Wild Atlantic Way Technically about 1,000 unmissable places along one route, the Way has everything. At the top, National Geographic Traveller's 2017 'Coolest Place In The World', Donegal, where the royals could familiarise themselves with the many uses of the word 'hi', from a casual greeting, to when it is tagged on to the end of a sentence for emphasis - "I see you on the cover of that Hello magazine, hi." There are also the Cliffs of Moher, where Kate could experience the traditional Irish parental panic attack over the little ones getting within a half mile of the cliff edge. They could finish up in Kerry, visiting Fungi the immortal dolphin, or take a trip out to the Skelligs so George could chase a puffin with a toy lightsaber.
After surviving their travels along the Wild Atlantic Way with two small children, a short picnic at this lough in Westmeath would be the perfect location for the cautionary tale of the children of Lir, the royal offspring who were turned into swans because they ticked off their parents, and were forced to spend 300 years on the lough.
Given that George is an actual Little Prince - like the titular hero of the children's classic by French aristocrat Antoine de Saint-Exupéry - a trip to the National Library would be ideal.
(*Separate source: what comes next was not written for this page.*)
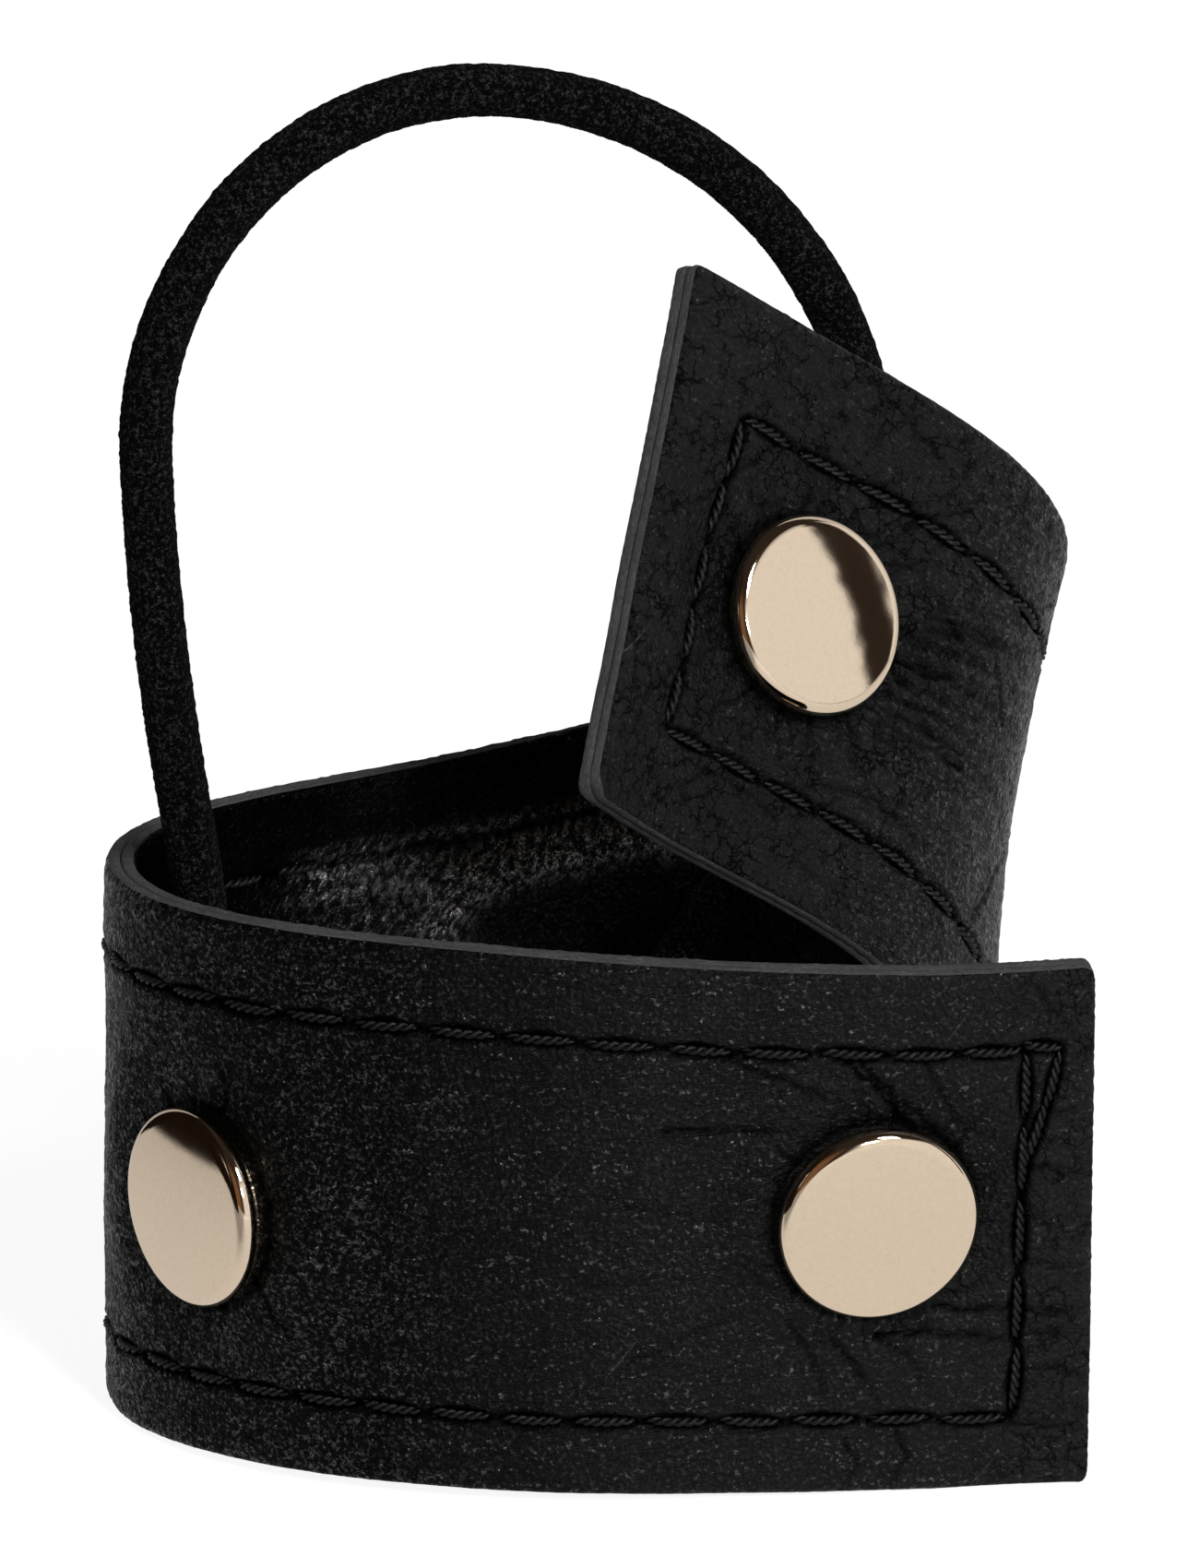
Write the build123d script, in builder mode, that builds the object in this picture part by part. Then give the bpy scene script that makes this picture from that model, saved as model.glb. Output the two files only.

The library holds family and children's workshops, readings for kids, and book signings by children's authors. However, it might be best to skip the Yeats exhibition to avoid any awkward questions over that whole Easter 1916 situation.
Hill Of Tara
It seems that just about everyone is descended from Brian Boru, Ireland's last great aristocratic playboy. Thousands can trace their lineage to Boru, from JFK to Ryan Tubridy, to both Kate Middleton and Prince Charles. Fitting then that they should visit the Hill Of Tara, the former seat of the high kings. It is also close to Mullingar, seat of the last true high king of Ireland, Joe Dolan, where Will could serenade Kate with a few bars of 'Good Looking Woman' while shimmying around Joe's statue.
Located near Cahir, this beautiful thatched ornamental cottage is like something out of a fairy tale. Once part of the estate of Lord and Lady Cahir, a trip here would be an easy sell for the kids, as long as you tell them Papa Smurf lives there. Or just bribe them with some Lough Derg chocolate.
Cork City Gaol
There is no way to avoid the history of conflict and oppression between our two countries, as along every road in the country you will find a monument to some fenian sons laid low by the empire. So why not embrace it - a trip to Cork City Gaol could remind them of a time when people got chucked into prison for stealing a slice of bread. Appetites whet by their stroll, they could head for Dino's chipper on the Mallow Road, to see how in post-Famine Ireland we came up with 500 different ways to cook a spud.
It seems the obvious choice for a royal visit, given that it is just one letter short of being Kate's family name. With buildings design by AW Pugin and a thriving farmer's market on Saturday, Will could wear the 'I Love Middleton' T-shirt he got as a joke at Christmas, without being ridiculed in the street.
Located off the Dublin coast, this small island is owned by the aristocratic founders of the world-famous Barings Bank, features a castle and mausoleum, and is populated with wallabies. It sounds like a Monty Python sketch waiting to happen, and with the royals, it just might.
It could be any pub, but it should really be an old school, great-pint pub. Old timers in the corner, shrugging indifference to the future king of England as he orders a pint of Guinness and bags of King crisps for the kids and a shandy for the future queen. No WiFi, no Sky Sports, nothing but the chink of glasses and murmured conversations in the snug, the smell of wood, tobacco and leather. George getting a sip of his dad's pint and recoiling in horror, Charlotte slurping a bottle of Tanora while deconstructing a ham sandwich. An Irish holiday, in a nutshell.